Wake: Up to Poetry
A Lil Bit of Lit Crit…
In his November 2010 review of Eiléan Ní Chuilleanáin’s The Sun-fish, William Logan of The New Criterion commented that
“Ní Chuilleanáin loves this stillness the timelessness of Ireland both passing and passed—stately, measured, the poems unfold in their own time, making very little concession to the reader. They’re full of material things, things with density but not specificity, as if she dealt with the Platonic cat, the Platonic milk, and the Platonic grandmother.”
Recently, I found that this quality of Ní Chuilleanáin’s work, the idea of a poem unfolding in its own time, is most noticeable in her poem “The Copious Dark” from The Sun-fish, which was reprinted in The Wake Forest Book of Irish Women’s Poetry this past fall. Throughout the poem, Ní Chuilleanáin beautifully traces through the journey of her subject by marking changes in time and space with variances in light imagery rather than using actual references to linear time.
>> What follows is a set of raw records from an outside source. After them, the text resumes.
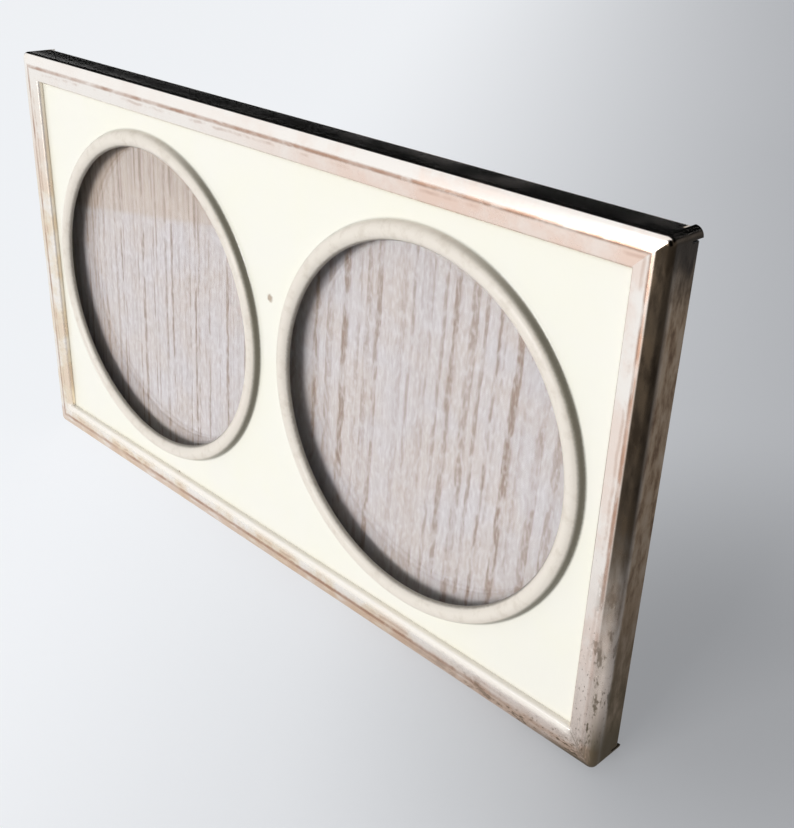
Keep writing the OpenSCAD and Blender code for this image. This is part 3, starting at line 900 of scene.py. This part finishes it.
def along(side, start, end, depth_a, depth_b, out_a, out_b):
    """Corners of a block beside one rail: start to end along it, outwards from out_a to out_b."""
    sign = 1 if side in ("top", "right") else -1
    near, far = sorted((sign * out_a, sign * out_b))
    if side in ("top", "bottom"):
        return (start, depth_a, near), (end, depth_b, far)
    return (near, depth_a, start), (far, depth_b, end)


def cut(piece, cutters):
    """Cuts the joined blocks out of a piece."""
    tool = join(cutters)
    modify(piece, "BOOLEAN", object=tool, operation="DIFFERENCE", solver="EXACT")
    bpy.data.objects.remove(tool)


def lip(side, sight, far):
    """One lip, folded in from a side wall: its flat, the bend and the foot of the wall."""
    s = sizes()
    inner_u = s.rail_w - s.lip_w
    end = sight / 2 + s.rail_w - s.corner_r - s.slit_w
    # The lips are mitred where they meet, with a slit's width between them
    gap = s.slit_w * math.sqrt(2) / 2
    mitred_end = min(end, sight / 2 + inner_u - gap)
    back = -s.back_y
    rows = [(inner_u, back, mitred_end), (end - sight / 2 + gap, back, end)]
    bend = arc((s.rail_w - s.fold_r, back + s.fold_r), s.fold_r, -math.pi / 2, 0, 5)
    rows += [(u, v, end) for u, v in bend]
    rows.append((s.rail_w, back + 1.6 * s.fold_r, end))
    piece = begin("lip_" + side, bpy.ops.mesh.primitive_plane_add, size=2)
    pick(lambda p: p.co.y > 0)
    bpy.ops.mesh.delete(type="VERT")
    pick_all()
    u, v, reach = rows[0]
    scale((reach, 1, 1))
    move((0, 1 - v, far + u))
    for new_u, new_v, new_reach in rows[1:]:
        extrude_edges((0, v - new_v, new_u - u))
        scale((new_reach / reach, 1, 1))
        u, v, reach = new_u, new_v, new_reach
    face(BACK)
    close_mesh()
    modify(piece, "SOLIDIFY", thickness=s.sheet_t, offset=-1, use_even_offset=True)
    quarter_turns = ("top", "right", "bottom", "left").index(side)
    settle(piece, Matrix.Rotation(quarter_turns * math.pi / 2, 4, "Y"))
    return piece


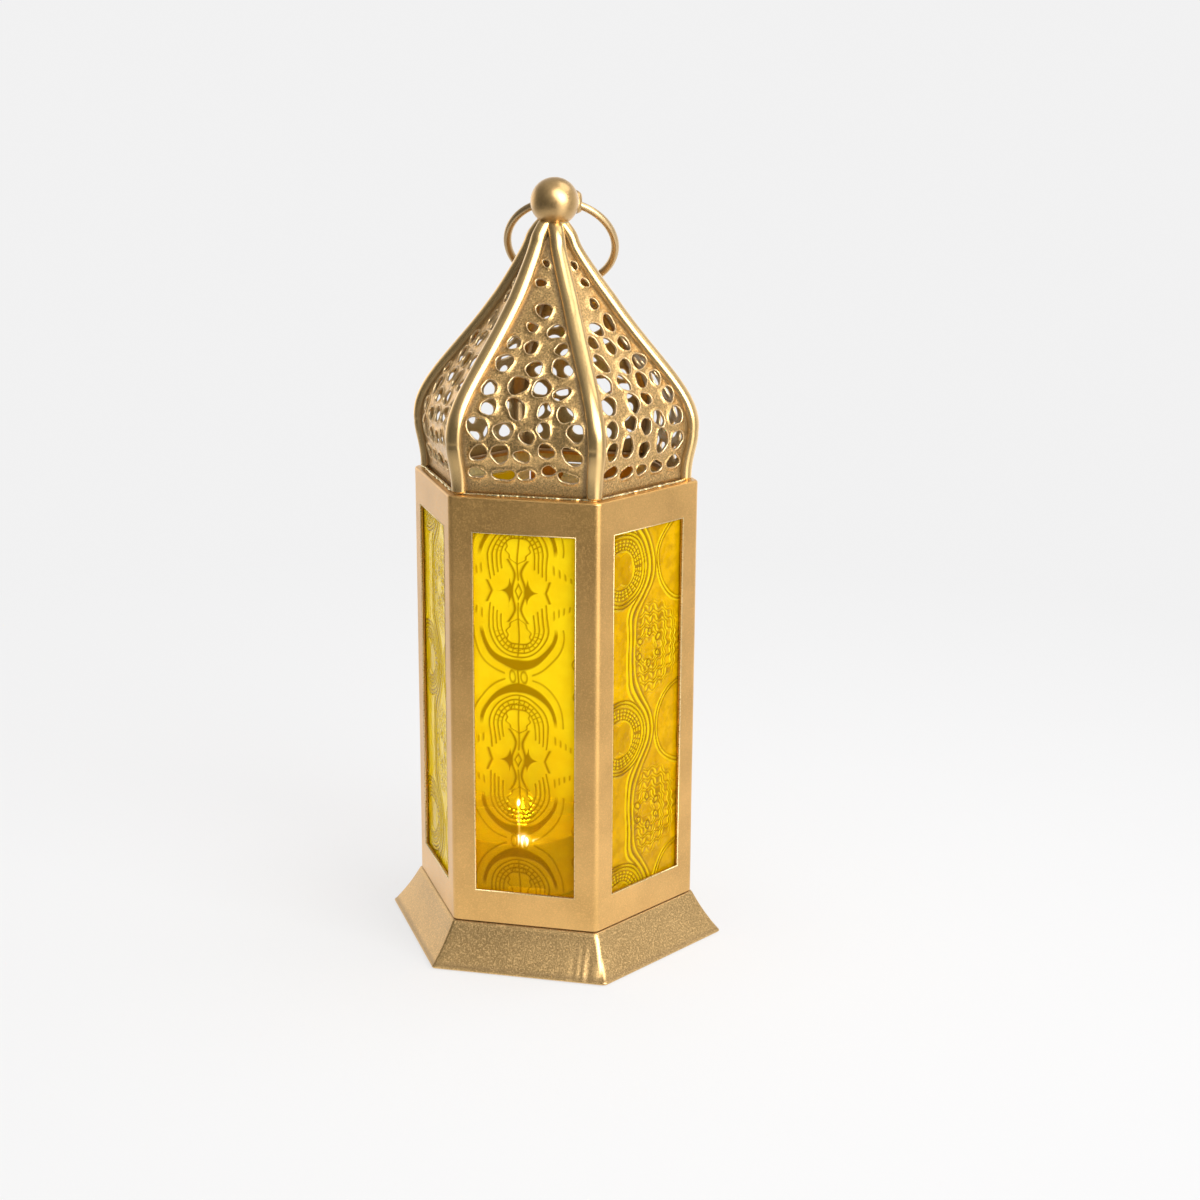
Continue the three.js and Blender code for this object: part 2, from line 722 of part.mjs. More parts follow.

The poem begins with the image of darkness. Then, once the subject begins to move through the town, Ní Chuilleanáin introduces the image of “a dim light,” an image that destabilizes the initial uniformity of darkness and allows other sights and scenes enter. However, it seems that the reader must work through the poem to gain full access to the subject’s most illuminated visions. Logan puts this aspect best when he says that “[s]ometimes her miniature worlds are pregnant with mystery; yet, even when they’re a puzzle box no one could open, they don’t wheedle or ply, [they’re] never bristling with … privacy … [h]er poems invite being read, while seeming not to care what the reader makes of them.” Towards the middle of the poem, we gain more access to what the subject is seeing, but these images of intense illumination and interiority are counteracted by “shutters” and “odd light”:
Every frame of a lit window, the secrets bared—
Books packed warm on a wall—each blank shining blind
Each folded hush of shutters without glimmer,
Even the sucked-sweet tones of neon reflected in the rain
In Insomniac boulevards where the odd light step
Was a man walking alone: they would all be kept,
Those promises, for people not yet in sight.
It is only towards the end of the poem, after moving through a varied journey of images with our subject, that the reader gets to fully see what the speaker has seen all along: “The back rooms of bakeries, the clean engine-rooms and all / The floodlit open yards where a van idled by a wall, / A wall as long of life, as long as work.” Logan brings up an interesting point that one can definitely sense at the end of this poem in that it seems Ní Chuilleanáin’s “poems love being inconclusive” as a “conclusion would violate anxieties never laid to rest.” While we don’t know who this subject is or where she is going, in the end, we know the struggles she witnesses each day by working with her through alternating scenes of light and darkness.